GEA - Geometric deep learning and Evolutionary optimization for Agricultural robotics
Componente | Categoria |
---|---|
Enrico De Santis | Dottorando/Assegnista/Specializzando componente non strutturato del gruppo di ricerca |
Stefano Leonori | Dottorando/Assegnista/Specializzando componente non strutturato del gruppo di ricerca |
Giuseppe Granato | Dottorando/Assegnista/Specializzando componente non strutturato del gruppo di ricerca |
Antonello Rizzi | Componenti strutturati del gruppo di ricerca |
Elio Di Claudio | Componenti strutturati del gruppo di ricerca |
Raffaele Parisi | Componenti strutturati del gruppo di ricerca |
Emanuele Ferrandino | Dottorando/Assegnista/Specializzando componente non strutturato del gruppo di ricerca |
It is well known that agriculture plays a significant role both in the economic and nutrition sectors, while the challenges are the environmental sustainability, the safety of operations and the relief of heavy duties for the workers, especially in a world where the population is increasing tremendously together with the demand for food.
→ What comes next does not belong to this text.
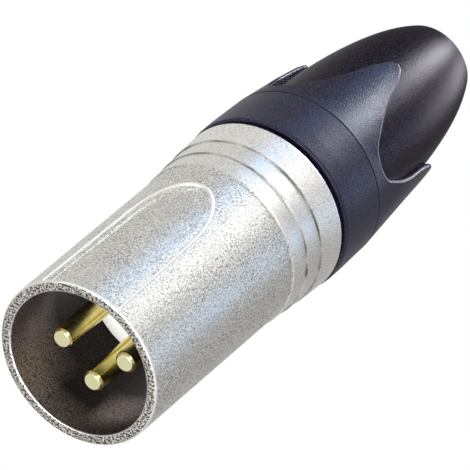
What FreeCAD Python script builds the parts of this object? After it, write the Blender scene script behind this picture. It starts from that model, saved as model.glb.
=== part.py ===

Traditional methods, used by farmers, are not sufficient enough to fulfill these requirements. Indeed, the automation process in agriculture started early last century, but today the technology evolution in the field of ICT is driving a deep transformation thanks to the injection of intelligence through IoTs, Big Data analytics, robotics and Artificial Intelligence techniques. In fact, digitization of data collection processes in the crop fields will be at the heart of the next agricultural revolution. A stronger convergence between mechatronics and Artificial Intelligence is expected, mostly in the field of designing autonomous robots with both sensing and acting capabilities, such as ground sampling, fertilizing injection, seeding, etc. The present project proposes the design and development of a middleware software architecture equipped with several Artificial Intelligence algorithms capable of acquiring data related to the field, through suitable sensor devices, and processing them to improve a wide range of agriculture-related tasks, within the field of autonomous precision agriculture. The software architecture is in charge of processing low-level information coming from smart sensors on-board to an agri-robot (e.g. cameras, lidar, suitable soil sensors) solving some advanced recognition tasks through algorithms and techniques mediated by the computer vision fields such as state-of-art deep learning architectures. The main design principles adopted in this context are the control over models' computational complexity and the explainability of both models and autonomous decisions taken by the proposed system.